WideCharToMultiByte - You seem to be mixing up bytes and characters and possibly the purpose of the function.

Another thing to keep in mind is the function is not a fixed length. The characters you are using "??" are in the first 255 bytes of the UTF-8 code-page and requires two bytes. If you were to use "ЃЃ" the function would return four bytes required for the buffer, six if the characters were "ﳝﳝ", eight if "𐌀𐌀"...

Ted.

May 3, 2024

Hi guys,

so I still get that Error about the Buffer ERROR_INSUFFICIENT_BUFFER even I alloc enough free bytes as the new string needs = Why? Also in your code @Teddy Rogers I don't see any check what you got in EAX after second call to WideCharToMultiByte. Also you do len the string using the value with the first call to WideCharToMultiByte instead of using -1h. Why? So in other words I can do just those steps below...

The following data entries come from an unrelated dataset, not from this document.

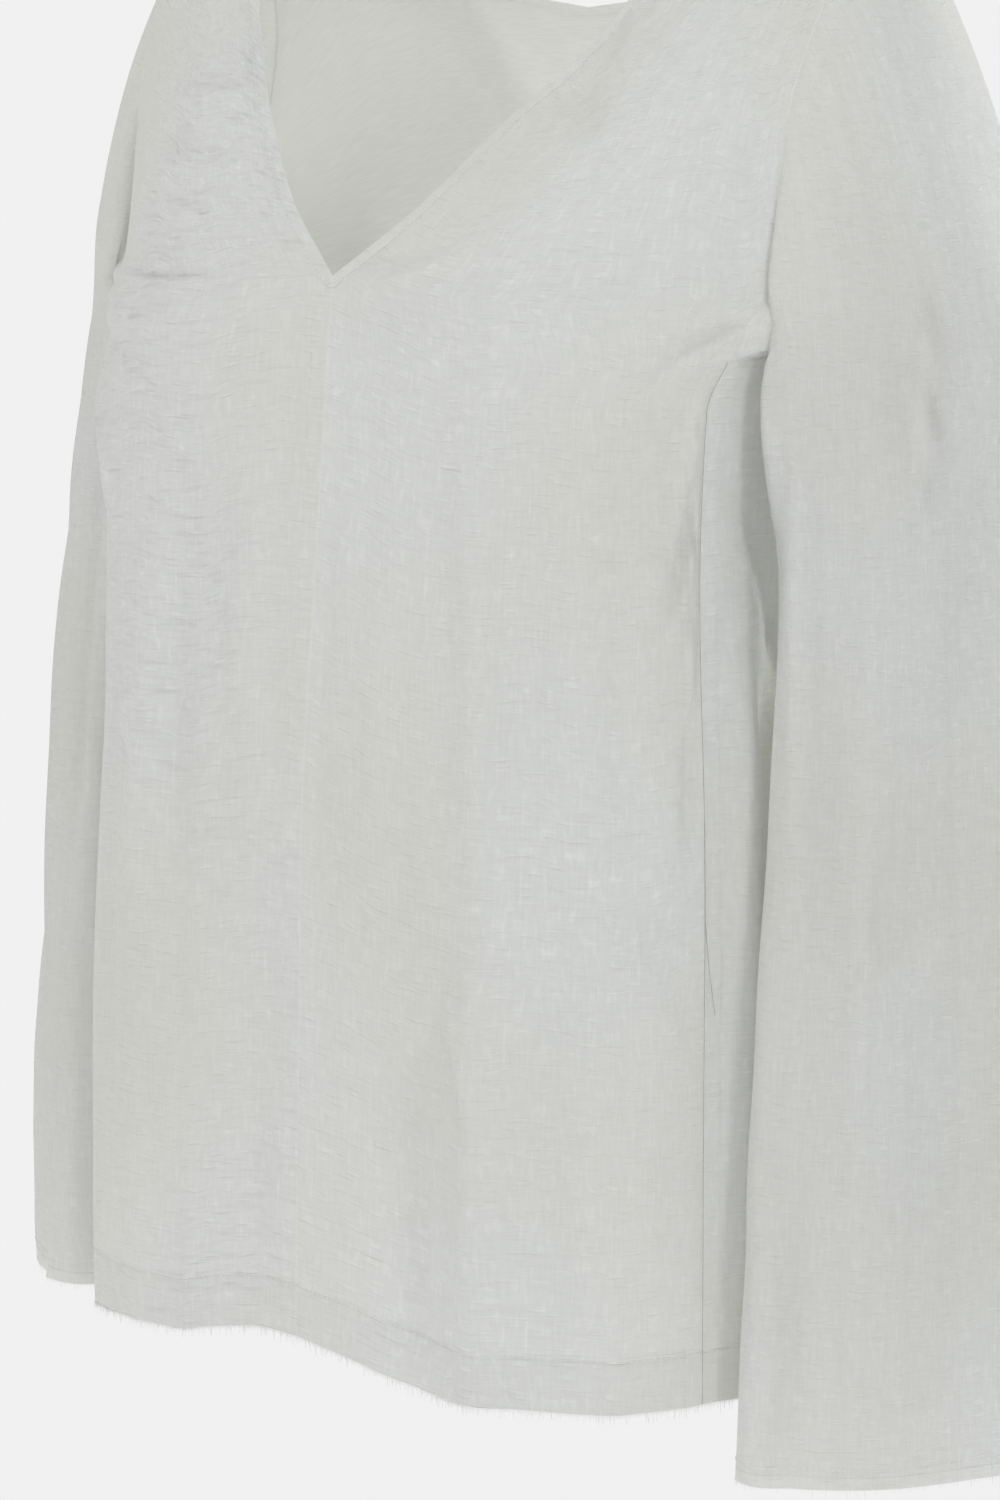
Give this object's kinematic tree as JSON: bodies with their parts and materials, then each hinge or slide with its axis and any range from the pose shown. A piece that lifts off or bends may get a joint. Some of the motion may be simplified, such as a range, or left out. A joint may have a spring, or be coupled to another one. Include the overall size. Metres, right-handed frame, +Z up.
{
  "type": "v-neck top",
  "caption": "Loose long-sleeved v-neck top of sheer woven linen with a seam down the middle of the front and a raw hem, worn and hollow.",
  "frame": {"origin": "midway between the two ends of the neck on the line of the shoulder seams, where the wearer's shoulders hold the top up", "axes": "+Z up the body, -Y out of the front, +X towards the wearer's left sleeve"},
  "size_m": [0.6394, 0.2744, 0.7323],
  "materials": {
    "linen": "matte sheer plain weave, undyed grey-white"
  },
  "bodies": {
    "root": {"front_left": "linen", "front_right": "linen", "back": "linen", "sleeve_left": "linen", "sleeve_right": "linen"}
  },
  "joints": []
}
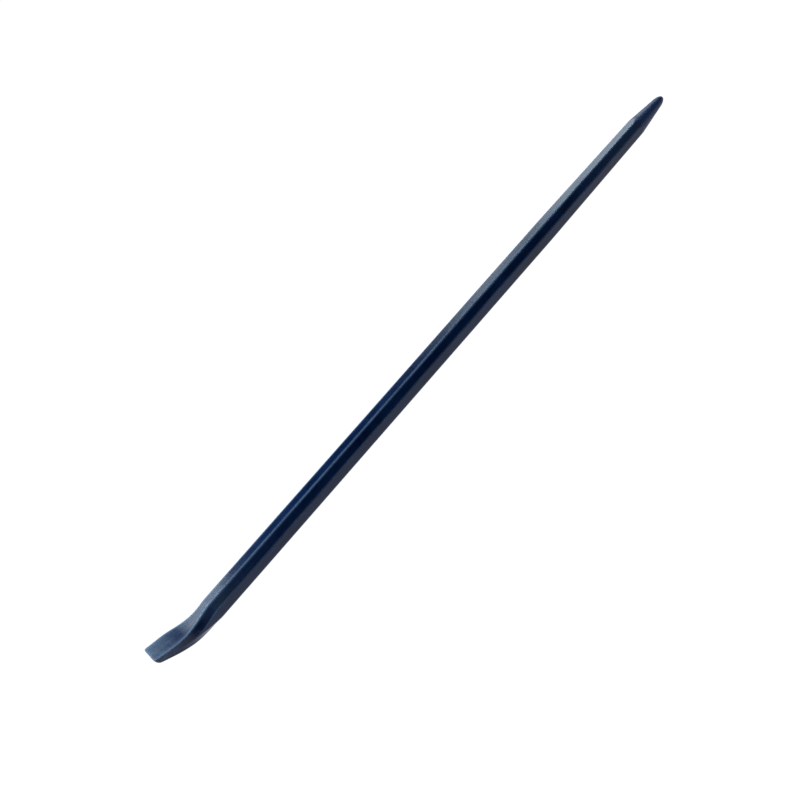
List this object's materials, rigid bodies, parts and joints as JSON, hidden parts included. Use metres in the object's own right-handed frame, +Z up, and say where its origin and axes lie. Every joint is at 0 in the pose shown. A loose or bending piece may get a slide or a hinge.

invoke lstrlen,addr _namebuffer			<-- Unicode string any
add eax, eax					<-- double bytes in EAX
mov _namelenght, eax
mov _new, alloc(eax)
invoke WideCharToMultiByte,CP_UTF8,0,addr _namebuffer,_namelenght,_new,_namelenght,NULL,NULL
eax = 0 but string was written / who cares about function checking right!?

add _writtenbytes, fwrite (_filehandle,_new,_namelenght)

...! That's pretty uncool of course. So I really try to understand that functions but without success in case of the bytes I need and to alloc the right space etc. Look at this example I made with 2 different strings...also the WideCharToMultiByte function tells me this...

WideCharToMultiByte
------------------------------
Return Values

If the function succeeds, and cchMultiByte is nonzero, the return value is the number of bytes written to the buffer pointed to by lpMultiByteStr. 
If the function succeeds, and cchMultiByte is zero, the return value is the required size, in bytes, for a buffer that can receive the translated string. 
If the function fails, the return value is zero. To get extended error information, call GetLastError. GetLastError may return one of the following error codes:
ERROR_INSUFFICIENT_BUFFER
ERROR_INVALID_FLAGS
ERROR_INVALID_PARAMETER

...now my short example test code...

the chr$("TEST") is UNICODE string
0045F3C4 >54 00 45 00 53 00 54 00 00                       T.E.S.T..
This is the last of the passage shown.